A widok często był paskudny.”
Postać Alicii od samego początku jest bardzo przyciągająca. Początkowo autor dawkuje nam jej umysł w postaci pamiętnika. Z każdym zapisanym przez nią dniem zaczynamy wgłębiać się w jej myśli, jednocząc się z nimi – czy tego chcemy, czy nie. Mimo braku powodów do jakiejkolwiek sympatii wobec niej (oczywiście powierzchownie) zaczęłam odczuwać ją stopniowo, jak odżywająca roślina, której korzenie nie widziały wody od wieków. (od kiedy porównuje siebie do roślin, może mam zbyt mały dostęp do świeżego powietrza? Wybaczcie!). Malarka jako osoba była dla mnie niejasna. Miałam ochotę wrzeszczeć, tak ona milczała, a ja byłam bliska krzyku, no cholera tak chciałam, by w końcu się odezwała. A z drugiej strony czułam specyficzne zrozumienie z jednoczesną potrzebą pomocy, którą chciałam skierować właśnie w jej stronę.
„Jako dzieci jesteśmy niewinnymi gąbkami, czystymi tabliczkami- mamy tylko podstawowe potrzeby jedzenia, załatwiania się, kochania i bycia kochanymi.
Coś jednak może pójść nie tak i zależy od okoliczności, w jakich się urodziliśmy i w domu, w jakim się wychowaliśmy.”
Z drugiej strony mamy Theo, który zadziwił mnie kompletnie. Z początku wydawało mi się, że jest drętwym psychoterapeutą (który będzie mnie męczył na każdej stronie) jednak da się go lubić, wiecie? Sama jego rola w The Grove, genialna. Autor wykreował go w bardzo zręczny sposób, ukazując w nim wiele cech, które sami posiadamy. Mam tu na myśli zarówno wady, jak i zalety. Z biegiem czasu podziwiałam go za wytrwałość i odwagę, z jaką starał się dotrzeć do Alicii. Powolne odkrywanie jej wraz z Faberem było, jak otwieranie kalendarza adwentowego dzień po dniu, strona po stronie. Coś wartego każdej minuty.
„Starasz się zadowolić kogoś nieprzewidywalnego, emocjonalnie niedostępnego, obojętnego, nieprzyjaznego.

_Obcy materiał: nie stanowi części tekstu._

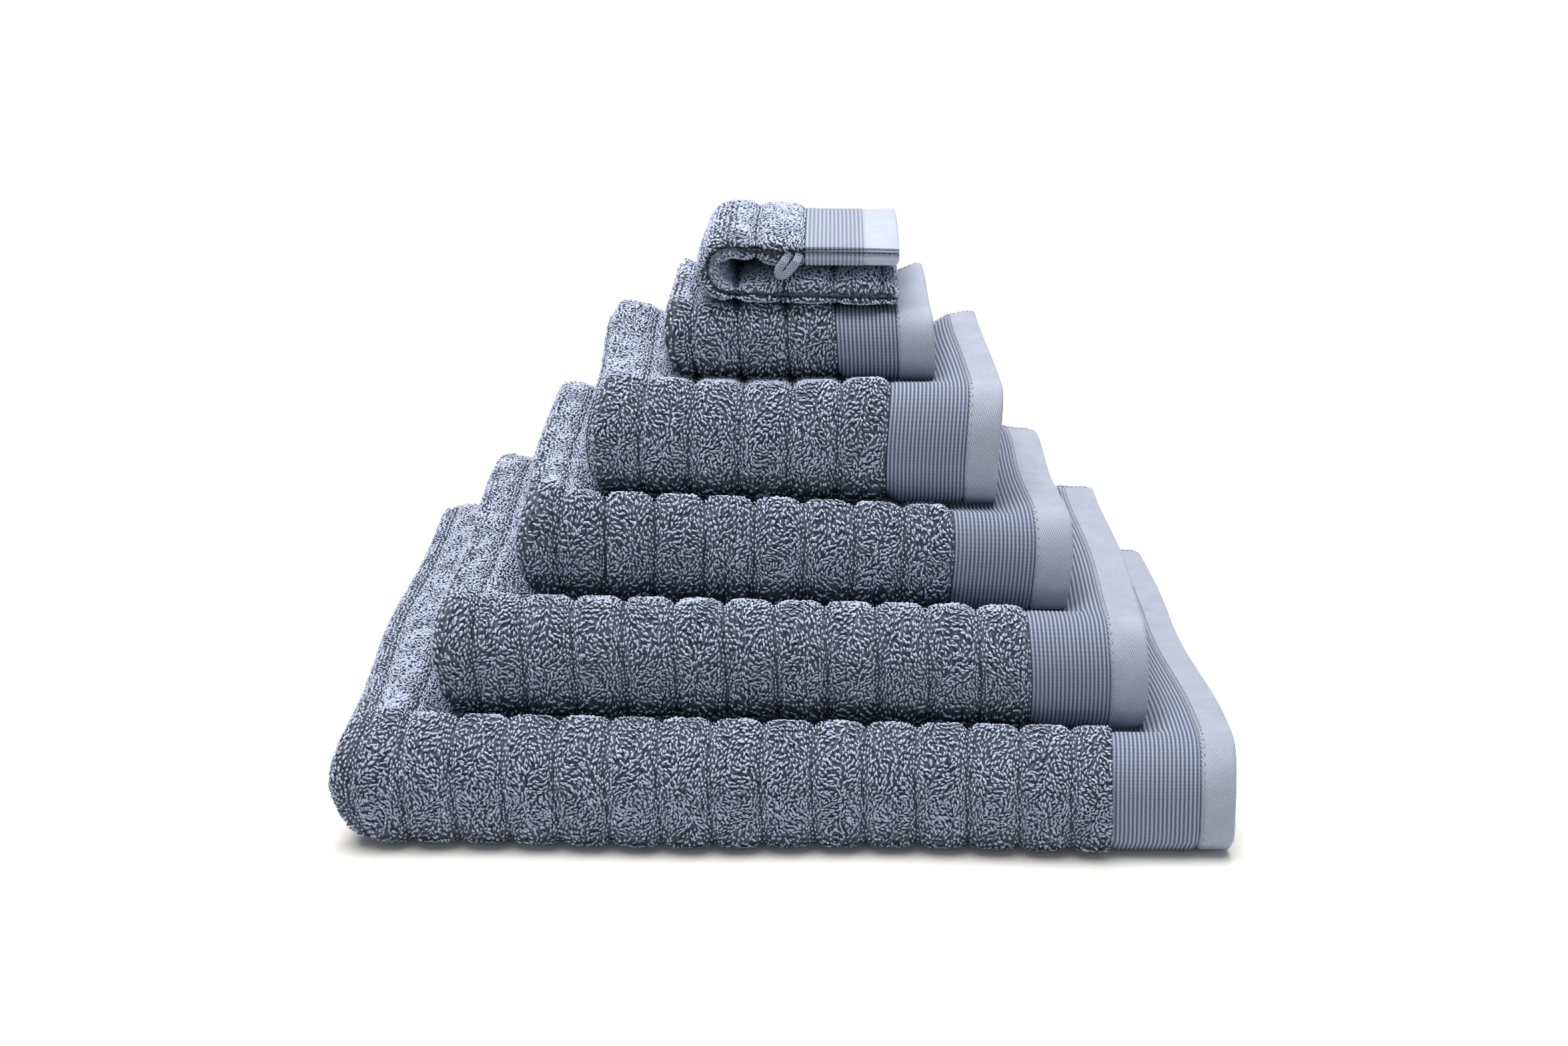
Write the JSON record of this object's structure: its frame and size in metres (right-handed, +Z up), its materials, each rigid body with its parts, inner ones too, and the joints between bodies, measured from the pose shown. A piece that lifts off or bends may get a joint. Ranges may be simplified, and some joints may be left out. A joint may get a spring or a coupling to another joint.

Starasz się tego kogoś uszczęśliwić, zdobyć jego miłość…”
Autorowi udało się genialnie wykreować nie tylko głównych bohaterów, mamy też garstkę pobocznych, którzy ubarwiają całą historię. Nie będę się o nich rozwodzić, sami ich poznacie z każdą minutą lektury. Niemniej jednak ma się wrażenie, że każdy jest tam potrzebny – w końcu nikt nie jest tam bez powodu.
„Wybór ukochanej osoby przypomina wybór terapeuty. Musimy siebie zapytać, czy ten ktoś będzie z nami szczery, wysłucha krytyki, przyzna się do popełnienia błędu i nie będzie obiecywał niemożliwego.”
Pacjentka to nie tylko bardzo dobry thriller psychologiczny. Pacjentka to swego rodzaju terapia. Gdzieś pomiędzy Theo Faberem, pamiętnikiem Alicii a korytarzami The Grove czytelnik odkrywa także siebie. Między wierszami są zawarte mądrości i prawda, która mnie osobiście, chwilami chwytała niesamowicie za serce.
„Niewyrażone emocje nigdy nie umierają. Zostają zakopane żywcem, aby powrócić później w znacznie gorszej postaci.”
Alex Michaelides stworzył bardzo dobrą powieść, która trzyma czytelnika od samego początku aż po koniec w ogromnym napięciu. Hipnotyzuje, prześladuje, zaskakuje. Nie będziecie zawiedzeni.